We can summarise the data structure we get by «NextWord::word-frequency» in this figure:
We start by picking the first word with "" as index (marked with [7] in «gibberish2»), and this gives us one of «I», «This» and «Support». When we encounter the end of a paragraph (an empty text; marked with [3] in «gibberish2») we print a paragraph (marked with [9] in «gibberish2»), and goes on to select the next word - which is the first word of the new paragraph. And again, we start with "" as index, so it does the same as for the very first word.
The end pointer (from «value.» to «») ensures that the very last word in the source text has a successor.

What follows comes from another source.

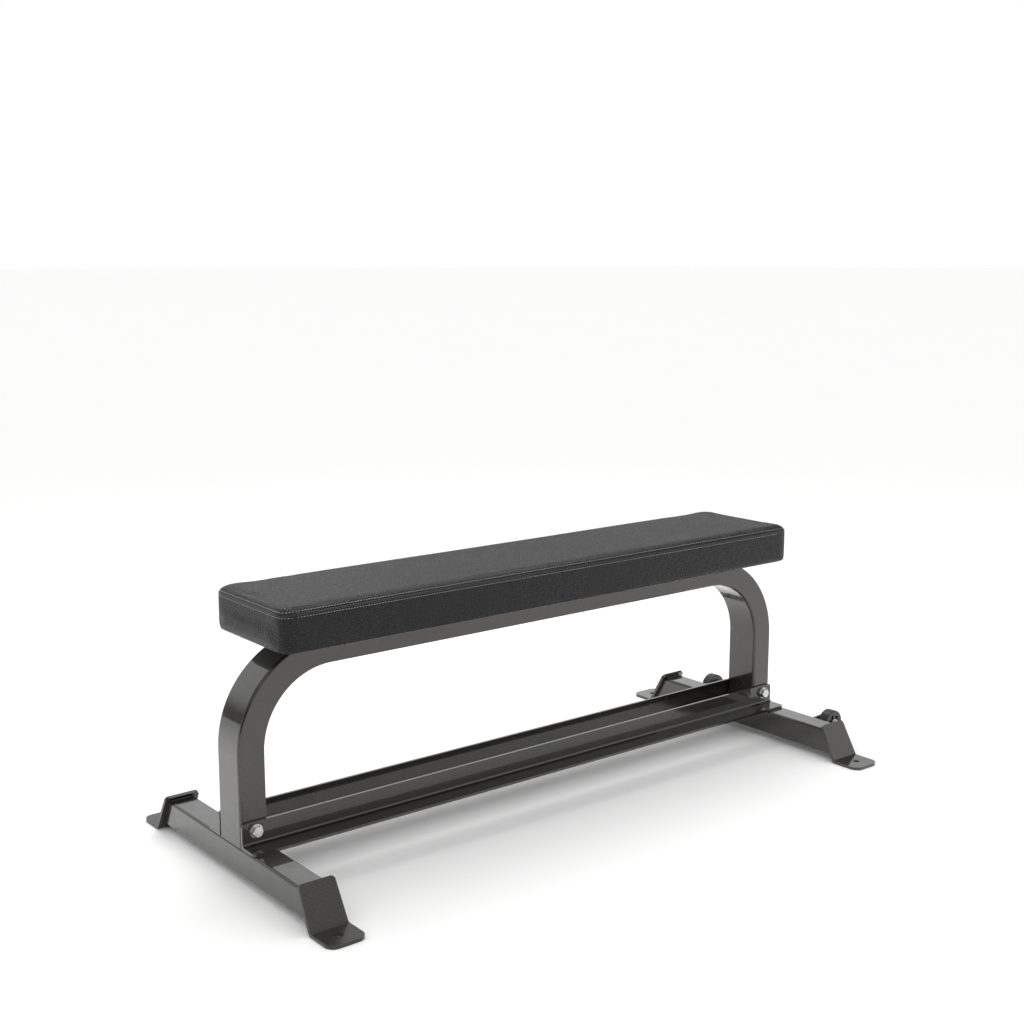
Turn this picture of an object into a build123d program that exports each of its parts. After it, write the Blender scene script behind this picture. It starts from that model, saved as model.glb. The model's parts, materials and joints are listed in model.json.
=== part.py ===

To avoid litigation issues I have used it on one of my own texts, the short story Hello. Running the Unix «wc» (word count) program on it (the plain text version, not the html file) gives a word count of 485. I give this value back to the Gibberish Generator, to avoid too many repetitions:
$ raku gibberish2 Hello.txt 485
I did this five times, and the result is available here (without any editing, except added html markup):
They are partly amusing, mostly incomprehensible, and utterly devoid of any meaningful meaning (so to speak). At least compared to the original text.